There are 1000 choices for c. How many are there for b and a? Well, the average choice for c is 500. For all choices of c, then, there are an average of 500 choices for b (since b can range from 1 to c). Likewise, for all choices of c and b, there are an average of 250 choices for a. That's very hand-wavy, but I'm fairly sure it's accurate. So 1000 choices for c * 1000/2 choices for b * 1000/4 choices for a = 1 billion / 8 ~= 100 million. It's 8x faster, but if you paid attention, you'll notice it's actually the same big-Oh complexity as the simplified version above. If we compared "simplified" vs "improved" versions of the same problem, but from [1..100000] instead of [1..1000], the "improved" would still only be 8x faster than the "simplified".

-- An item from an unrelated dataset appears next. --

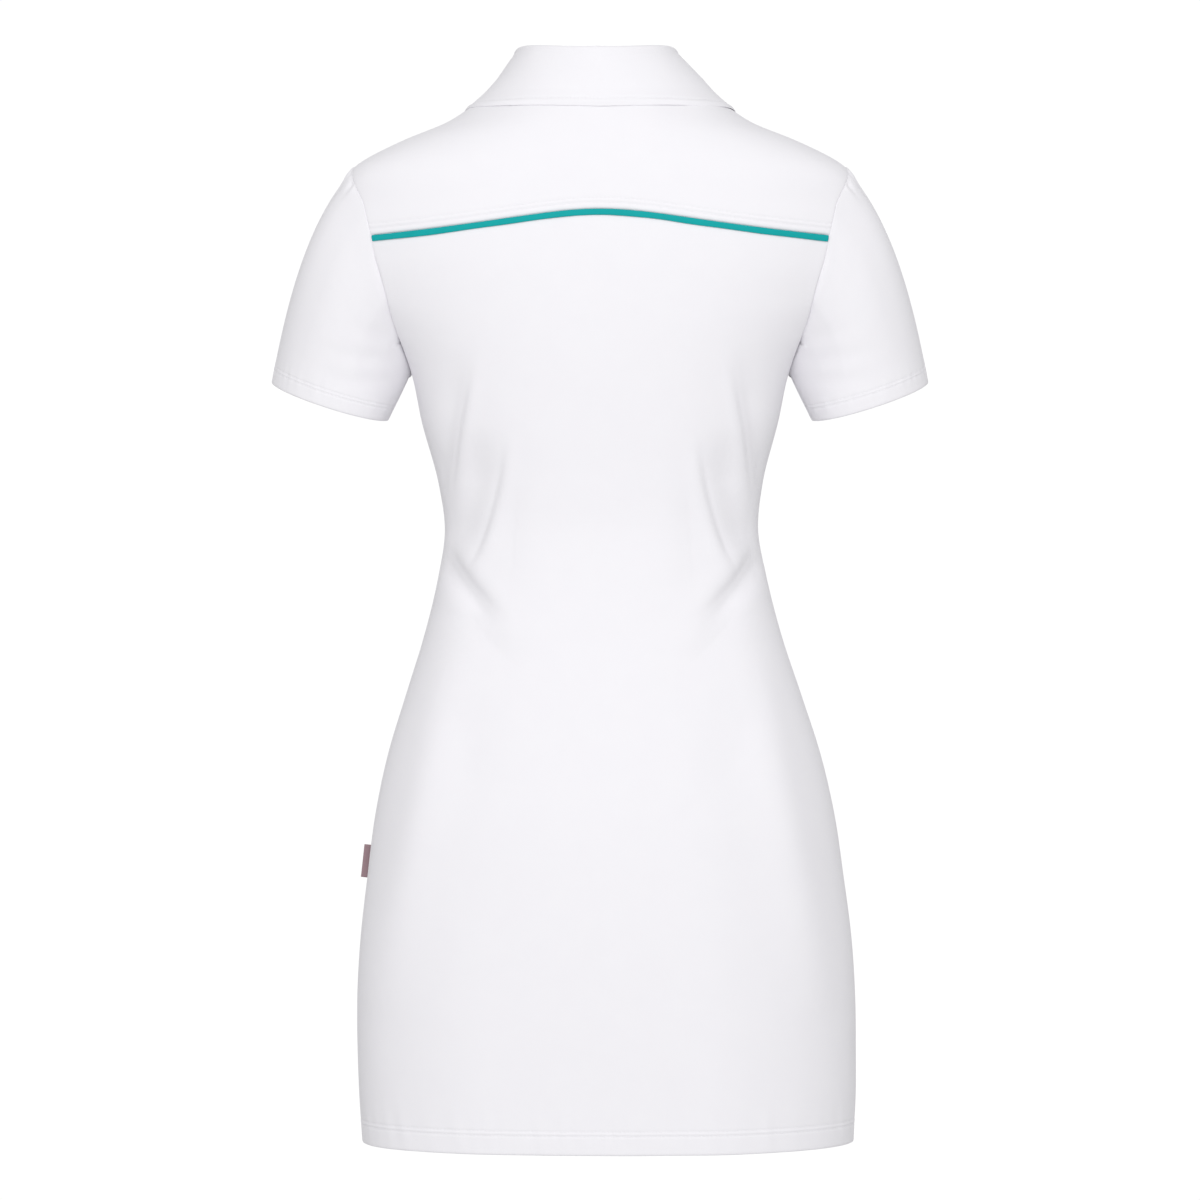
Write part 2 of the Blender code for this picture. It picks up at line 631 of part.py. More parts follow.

Don't get me wrong, 8x is a wonderful constant-factor speedup. But unless you want to wait a couple hours to get the solution, you'll need to get a better big-Oh.

As Neil noted, the way to reduce the complexity of this problem is, for a given b and c , choose the a that satisfies a+b+c=1000 . That way, you're not trying a bunch of a s that will fail. This will drop the big-Oh complexity; you'll only be considering approximately 1000 * 500 * 1 = 500,000 combinations, instead of ~100,000,000.

Once you get the solution to the problem you can check out other peoples versions of Haskell solutions on the Project Euler site to get an idea of how other people have solved the problem. Incidentally, here is a link to the referenced problem: http://projecteuler.net/index.php?section=problems&id=9

In addition to what everyone else has said about generating fewer elements in the generators, you can also switch to using Int instead of Integer as the type of the numbers. The default is Integer, but your numbers are small enough to fit in an Int.

(Also, to nitpick, Haskell list comprehensions have no speed. Haskell is a language definition with very little operational semantics. A particular Haskell implementation might have slow list comprehensions, though.)